Rows from a dataset:

## BEGIN

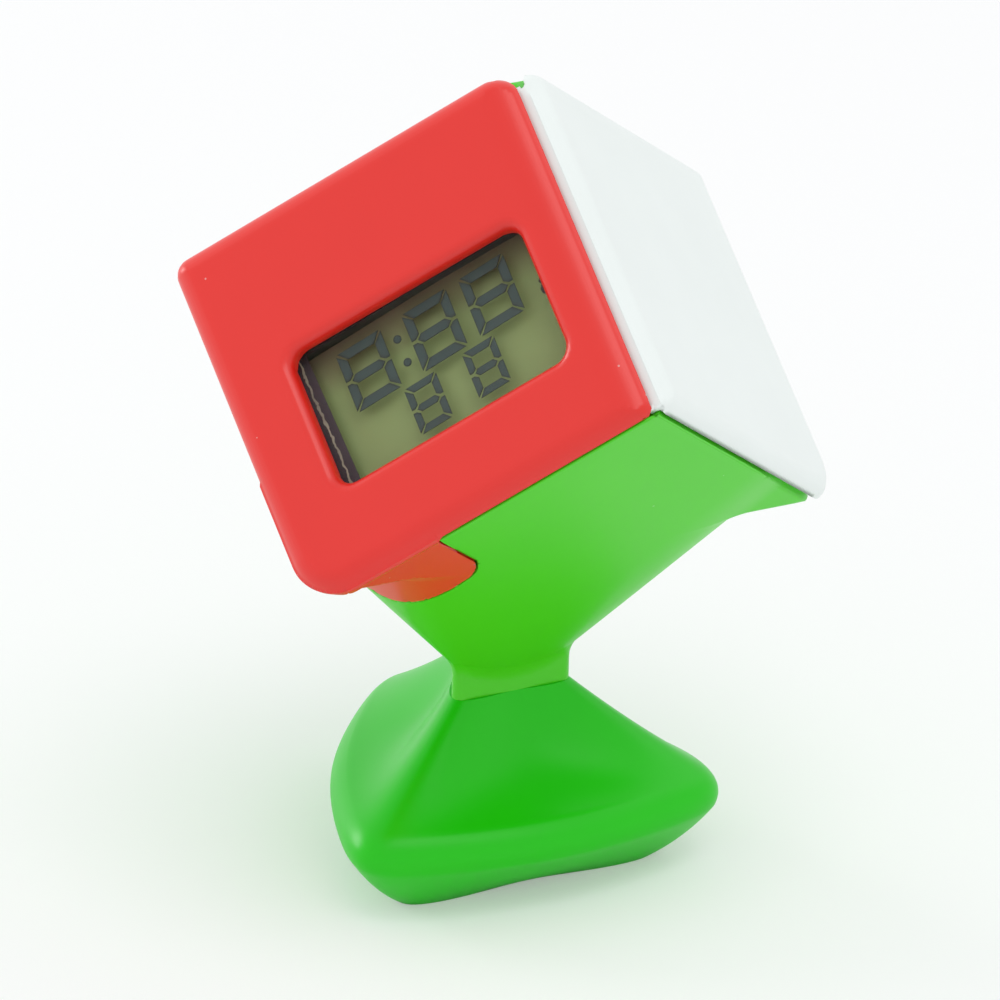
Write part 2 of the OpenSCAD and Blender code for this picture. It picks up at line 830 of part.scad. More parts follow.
corner_profile = profile(neck_round, rim_corner, base_corner, 0.2);
side_profile = profile(neck_flat, rim_side, base_side, face_hollow);
// Corner softness at the ends of the three curves
softness = [12.7, 9, 9, 5];

// Rings of the foot: one list of points for each step down
foot_sides = 72;
curve_steps = [9, 7, 6];

function foot_ring(part, t) =
    let (
        c = curve(corner_profile[part][0], corner_profile[part][1], corner_profile[part][2], t),
        m = curve(side_profile[part][0], side_profile[part][1], side_profile[part][2], t),
        soft = softness[part] + (softness[part + 1] - softness[part]) * t
    )
    [for (i = [0 : foot_sides - 1])
        let (
            a = 360 * i / foot_sides,
            g = corner_share(a, soft),
            p = m + (c - m) * g,
            turn = a - 30
        )
        [p[0] * cos(turn), p[0] * sin(turn), p[1]]];

module foot_form() {
    loft(concat(
        [for (part = [2 : -1 : 0]) for (k = [curve_steps[part] : -1 : 1])
            foot_ring(part, k / curve_steps[part])],
        [foot_ring(0, 0)]));
}

// Outline of the foot's pocket, drawn in from the flat underside
module pocket_outline(inset) {
    intersection() {
        circle(base_corner - foot_wall - inset);
        rotate(30) circle(2 * (base_side - foot_wall + 0.6 - inset), $fn = 3);
    }
}

module foot() {
    color("#2FC015") from_corner() difference() {
        foot_form();
        translate([0, 0, socket_floor]) linear_extrude(far)
            neck_outline(spigot_step - spigot_gap);
        translate([0, 0, desk - over]) linear_extrude(over + plug_recess + plug_thick)
            pocket_outline(0);
        translate([0, 0, desk - over]) linear_extrude(over + pocket_top - desk)
            pocket_outline(plug_ledge);
        translate([0, 0, desk - over])
            cylinder(r = foot_screw_head_r + 0.3, h = web_bottom - desk + over);
        translate([0, 0, desk - over])
            cylinder(r = foot_screw_r + screw_clear, h = far);
    }
}

module foot_plug() {
    color("#2FC015") from_corner() translate([0, 0, desk + plug_recess])
        linear_extrude(plug_thick) pocket_outline(plug_gap);
}

// ---------------------------------------------------------------- screws

// Pan head screw: thread up +Z from the head's underside, with a cross slot
module screw(r, l, head_r, head) {
    slot = head_r * 0.28;
    difference() {
        union() {
            cylinder(r = r, h = l);
            translate([0, 0, -head]) cylinder(r = head_r, h = head);
        }
        for (a = [0, 90])
            rotate(a) translate([-head_r * 0.6, -slot / 2, -head - over])
                cube([head_r * 1.2, slot, head * 0.5 + over]);
    }
}

// Countersunk screw, pointing down -Z from the top of its head
module flat_screw() {
    slot = screw_head_r * 0.28;
    difference() {
        union() {
            translate([0, 0, -screw_l]) cylinder(r = screw_r, h = screw_l);
            translate([0, 0, -screw_head]) cylinder(h = screw_head, r1 = screw_r, r2 = screw_head_r);
        }
        for (a = [0, 90])
            rotate(a) translate([-screw_head_r * 0.6, -slot / 2, -screw_head * 0.5])
                cube([screw_head_r * 1.2, slot, screw_head]);
    }
}

module foot_screw() {
    color("#B8BCC2") from_corner() translate([0, 0, web_bottom])
        screw(foot_screw_r, foot_screw_l, foot_screw_head_r, foot_screw_head);
}

module board_screws() {
    color("#B8BCC2") cube_frame()
        for (y = screw_ys)
            translate([board_back, y, board_screw_z]) rotate([0, 90, 0])
                screw(screw_r, screw_l, screw_head_r, screw_head);
}

// ---------------------------------------------------------------- display stack

module lcd_front_glass() {
    color("#C9D6C4", 0.5) cube_frame() on_glass(front_glass_x)
        linear_extrude(glass_thick) square([lcd_w, lcd_h], center = true);
}

// The rear glass stops short of the contact ledge along the top
module rear_area(inset) {
    translate([-lcd_w / 2 + inset, -lcd_h / 2 + inset])
        square([lcd_w - 2 * inset, rear_h - 2 * inset]);
}

module lcd_rear_glass() {
    color("#C9D6C4", 0.5) cube_frame() on_glass(rear_glass_x)
        linear_extrude(glass_thick) rear_area(0);
}

module front_polarizer() {
    color("#7C8466", 0.4) cube_frame() on_glass(polarizer_x)
        linear_extrude(film_thick) rear_area(0.3);
}

module rear_reflector() {
    color("#76855C") cube_frame() on_glass(reflector_x)
        linear_extrude(film_thick) rear_area(0.3);
}

// Seal line between the glasses, open for the filling gap on the right
seal_w = 0.7;

module lcd_seal() {
    color("#4A4450") cube_frame() on_glass(rear_glass_x + glass_thick)
        linear_extrude(cell_gap) difference() {
            rear_area(0.2);
            rear_area(0.2 + seal_w);
            translate([lcd_w / 2 - seal_w - over, -lcd_h / 2 + rear_h / 2 - fill_w / 2])
                square([seal_w + 2 * over, fill_w]);
        }
}

module lcd_fill_plug() {
    color("#2C2A26") cube_frame() on_glass(rear_glass_x)
        translate([lcd_w / 2, -lcd_h / 2 + rear_h / 2 - fill_w / 2, 0.2])
            cube([0.3, fill_w, 2 * glass_thick + cell_gap - 0.4]);
}

// Points of a digit leant over, moved to [x, y] and flipped about its middle by fx and fy
function lean(points, w, h, fx, fy) = [for (p = points)
    let (x = fx ? w - p[0] : p[0], y = fy ? h - p[1] : p[1])
    [x + y * tan(digit_lean), y]];

// Segment on the top or the bottom: its inner edge is shorter by the stroke at each end
function bar(w, s, g) = [[g, 0], [w - g, 0], [w - s - g / 2, s], [s + g / 2, s]];

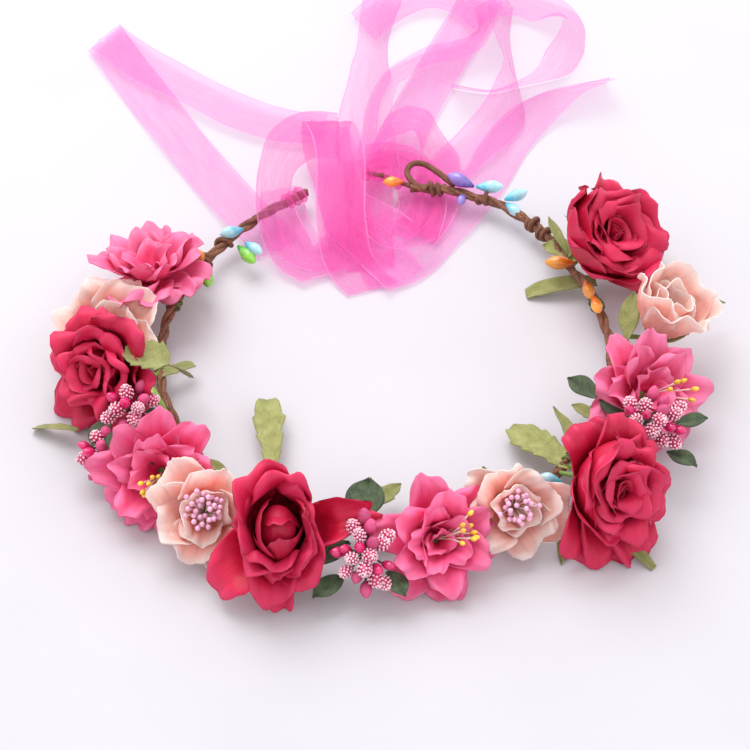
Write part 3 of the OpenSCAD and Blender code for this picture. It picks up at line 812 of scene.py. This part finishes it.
def make_stage():
    scene = bpy.context.scene
    camera = bpy.data.objects.new("camera", bpy.data.cameras.new("camera"))
    camera.location = CAMERA_PLACE
    camera.rotation_euler = (CAMERA_TILT, 0, 0)
    camera.data.lens = LENS_MM
    camera.data.sensor_width = 36
    camera.data.clip_end = 20
    scene.collection.objects.link(camera)
    scene.camera = camera

    world = bpy.data.worlds.new("studio")
    world.use_nodes = True
    background = world.node_tree.nodes["Background"]
    background.inputs["Color"].default_value = (1.0, 0.985, 0.99, 1)
    background.inputs["Strength"].default_value = 0.96
    scene.world = world
    for name, place, size, power in (
        ("key", (-0.35, 0.75, 1.5), 1.3, 21.0),
        ("fill", (0.9, -0.9, 1.3), 1.6, 3.0),
    ):
        light = bpy.data.objects.new(name, bpy.data.lights.new(name, "AREA"))
        light.data.size = size
        light.data.energy = power
        light.location = place
        light.rotation_euler = (-Vector(place)).to_track_quat("-Z", "Y").to_euler()
        scene.collection.objects.link(light)

    floor_mesh = bpy.data.meshes.new("table_top")
    half = 6.0
    floor_mesh.from_pydata([(-half, -half, 0), (half, -half, 0), (half, half, 0), (-half, half, 0)],
                           [], [(0, 1, 2, 3)])
    s = Shader("pale_table")
    mottle = s.noise(12, 3)
    colour = s.ramp(mottle, [(0.3, srgb("#D0CDD4")), (0.7, srgb("#D4D1D8"))])
    top = s.add("BsdfPrincipled", {"Base Color": colour, "Roughness": 0.65, "Specular IOR Level": 0.2,
                                   "Normal": s.bump(s.noise(600, 3), 0.05, 0.1)})
    floor_mesh.materials.append(s.surface(top.outputs[0]))
    floor = bpy.data.objects.new("table_top", floor_mesh)
    scene.collection.objects.link(floor)
    scene.view_settings.view_transform = "Standard"
    scene.cycles.transparent_max_bounces = 32


make_stage()

# ================================================================ flowers

feet = {}
for name, spec in ROSES.items():
    feet["rose", name] = make_rose(name, **spec)
for name, spec in LILIES.items():
    feet["lily", name] = make_bloom("lily", name, spec, LILY_PETALS, LILY_SHAPE, LILY_DEPTH, HOT_PINK,
                                    HOT_PINK_EDGE, "hot_pink_fabric")
for name, spec in PEACHES.items():
    feet["peach", name] = make_bloom("peach", name, spec, PEACH_PETALS, PEACH_SHAPE, PEACH_DEPTH, PEACH,
                                     PEACH_EDGE, "peach_fabric")

for kind, specs, shape, tip_material, slot in (
    ("lily", LILIES, egg(3.6, 0.95), YELLOW, "yellow_stamen"),
    ("peach", PEACHES, egg(2.6, 1.1), PEARL, "pearl_pink"),
):
    tips, stalks = Cloth(), Cloth()
    rng = random.Random(len(kind))
    for name, spec in specs.items():
        if spec["stamens"]:
            stamens(tips, stalks, feet[kind, name][0], rng, spec, shape)
    finished(tips.make(f"{kind}_stamen_tips", tip_material), "garland", slot, f"{kind}_stamens")
    finished(stalks.make(f"{kind}_stamen_stalks", PALE_STALK), "garland", slot)

for kind, size in (("rose", 1.2), ("lily", 1.0), ("peach", 1.0)):
    green = Cloth()
    rng = random.Random(7 + len(kind))
    for (own_kind, name), (foot, turn) in feet.items():
        if own_kind == kind:
            own = (PEACHES if kind == "peach" else {}).get(name, {}).get("sepals")
            calyx(green, foot, turn, rng, 8.0, own[0] if own else size, *(own[1:] if own else ()))
    finished(green.make(f"{kind}_calyx_sepals", SEPAL), "garland", "green_plastic", f"{kind}_calyxes")

# ================================================================ berries


def dotted_berry(core, beads, place, turn, radius, length, rng, bead_r=0.52, count=56):
    """A dark oval rolled in sugar beads."""
    lathe(core, egg(length, radius), place, turn, 10, rng.random())
    for k in range(count):
        share = (k + 0.5) / count
        angle = TAU * k * 0.618
        r = radius * math.sin(math.pi * share) ** 0.62
        spot = np.array((r * math.cos(angle), r * math.sin(angle), length * share))
        lathe(beads, egg(bead_r * 2, bead_r, 5), turn @ spot + place - turn[:, 2] * bead_r, turn, 6,
              rng.random())


def berry_cluster(parts, name, middle, axis, spread, count, rng):
    """Berries packed on a low dome: half of them sugared, the rest glossy or fuzzy."""
    cores, beads, gloss, fuzz, stems = parts
    middle = np.asarray(middle, float)
    turn = facing(axis)
    foot = middle - turn[:, 2] * 12
    foot[2] = max(foot[2], 2.0)
    for k in range(count):
        angle = TAU * (k * 0.382 + rng.uniform(-0.03, 0.03))
        out = math.sqrt((k + 0.5) / count)
        flat = np.array((spread[0] * out * math.cos(angle), spread[1] * out * math.sin(angle),
                         5 * (1 - out ** 2) + rng.uniform(-1, 1.4)))
        spot = turn @ flat + middle
        length = rng.uniform(6.6, 8.2)
        way = unit(turn @ np.array((1.5 * flat[0] / spread[0], 1.5 * flat[1] / spread[1], 1.0)))
        heading = facing(way)
        start = spot - way * length / 2
        start[2] = max(start[2], 2.4)
        tube(stems, bent([foot, (foot + start) / 2 + (0, 0, 0.6), start], 6), 0.4, 5)
        if k % 4 == 1:
            lathe(gloss, egg(length, length * 0.27, point=0.15), start, heading, 12, rng.random())
        elif k % 4 == 3:
            lathe(fuzz, egg(length * 1.05, length * 0.31, 14), start, heading, 18, rng.random())
        else:
            dotted_berry(cores, beads, start, heading, length * 0.34, length, rng)
    return foot


# Clusters of each spray: middle, way out, half width and half height, and number of berries
BERRY_CLUSTERS = {
    "left": (((-98, -44, 25), (0.1, -0.60, 0.79), (10.5, 9.5), 14), ((-110, -57, 13), (-0.35, -0.74, 0.57), (7.5, 9.0), 12)),
    "front": (((-8, -110, 18), (0.0, -0.64, 0.77), (10.5, 14.0), 20),),
    "right": (((101, -53, 28), (0.15, -0.60, 0.79), (14.0, 10.5), 20),),
}
spray_stems = Cloth()
for number, (name, clusters) in enumerate(BERRY_CLUSTERS.items()):
    rng = random.Random(131 + number)
    parts = (Cloth(), Cloth(), Cloth(), Cloth(), spray_stems)
    for middle, axis, spread, count in clusters:
        foot = berry_cluster(parts, name, middle, axis, spread, count, rng)
        spot = on_ring(math.degrees(math.atan2(foot[1], foot[0])))
        tube(spray_stems, bent([foot, (foot + spot) / 2 + (0, 0, 1), spot], 8), 0.9, 7)
    cores, beads, gloss, fuzz, _ = parts
    finished(cores.make(f"berries_{name}_cores", BERRY_CORE), "garland", "magenta_berry", f"berries_{name}")
    finished(beads.make(f"berries_{name}_sugar", SUGAR), "garland", "magenta_berry")
    finished(gloss.make(f"berries_{name}_glossy", BERRY_GLOSS), "garland", "magenta_berry")
    finished(fuzz.make(f"berries_{name}_fuzzy", BERRY_FUZZ), "garland", "magenta_berry")
finished(spray_stems.make("berry_spray_wires", DARK_LEAF), "garland", "green_plastic", "berry_spray_stems")

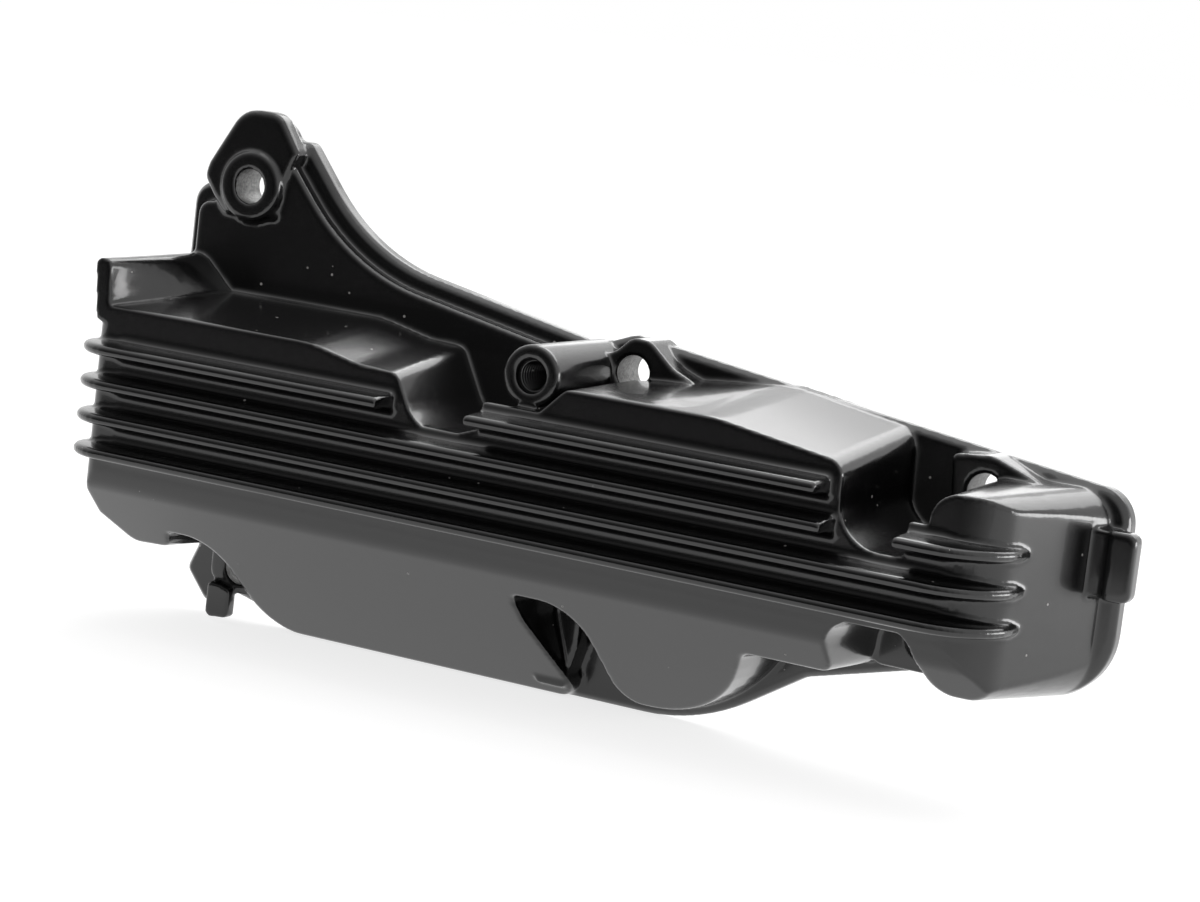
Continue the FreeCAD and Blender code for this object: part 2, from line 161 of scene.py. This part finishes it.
# %% [markdown]
# Machining comes after casting, so its edges are sharp. The mating face is skimmed and the five bolt holes
# are drilled again through the rounded skin, by exact booleans whose cutters carry a bare metal's slot: the
# faces that a cutter leaves behind are the bare ones, with a crisp border and nothing to mask.

# %% Skim the mating face and drill the bolt holes
SKIM = 0.005 * MM
MILL_WIDTH, MILL_DEPTH, MILL_HEIGHT = 0.4, 4.0 * MM, 0.3
MILL_X, MILL_Z = 0.1, -0.05
BOLT_BORE = 4.51 * MM
LUG_FRONT = -13.0 * MM
PAST_FACE = 3.0 * MM
COAT, MILLED, CAST, BORE = range(4)
for slot_name in ("black_coat", "milled_face", "as_cast", "drilled_bore"):
    casting.data.materials.append(bpy.data.materials.new(slot_name))
black_coat, milled_face, as_cast, drilled_bore = list(casting.data.materials)


def machining_cutter(name, bm, slot):
    """Make a tool whose cut faces take one of the casting's slots."""
    piece = new_piece(name, bm)
    for material in list(casting.data.materials):
        piece.data.materials.append(material)
    piece.data.polygons.foreach_set("material_index", [slot] * len(piece.data.polygons))
    return piece


bm = bmesh.new()
bmesh.ops.create_cube(bm, size=1.0)
bmesh.ops.scale(bm, verts=bm.verts, vec=(MILL_WIDTH, MILL_DEPTH, MILL_HEIGHT))
bmesh.ops.translate(bm, verts=bm.verts, vec=(MILL_X, MILL_DEPTH / 2 - SKIM, MILL_Z))
cut_away(casting, machining_cutter("skim_cutter", bm, MILLED))

bm = bmesh.new()
for mount in mounts.values():
    if mount["kind"] == "bore":
        add_rod(bm, mount["pos_m"][0], mount["pos_m"][2], BOLT_BORE, LUG_FRONT, PAST_FACE)
cut_away(casting, machining_cutter("bore_cutter", bm, BORE))
print("machined faces", sum(1 for p in casting.data.polygons if p.material_index in (MILLED, BORE)))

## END

• REQUIRED WORK:
Pick out each line containing the string "OpenSCAD" and copy it.

• TASK RESULT:
Write part 2 of the OpenSCAD and Blender code for this picture. It picks up at line 830 of part.scad. More parts follow.
Write part 3 of the OpenSCAD and Blender code for this picture. It picks up at line 812 of scene.py. This part finishes it.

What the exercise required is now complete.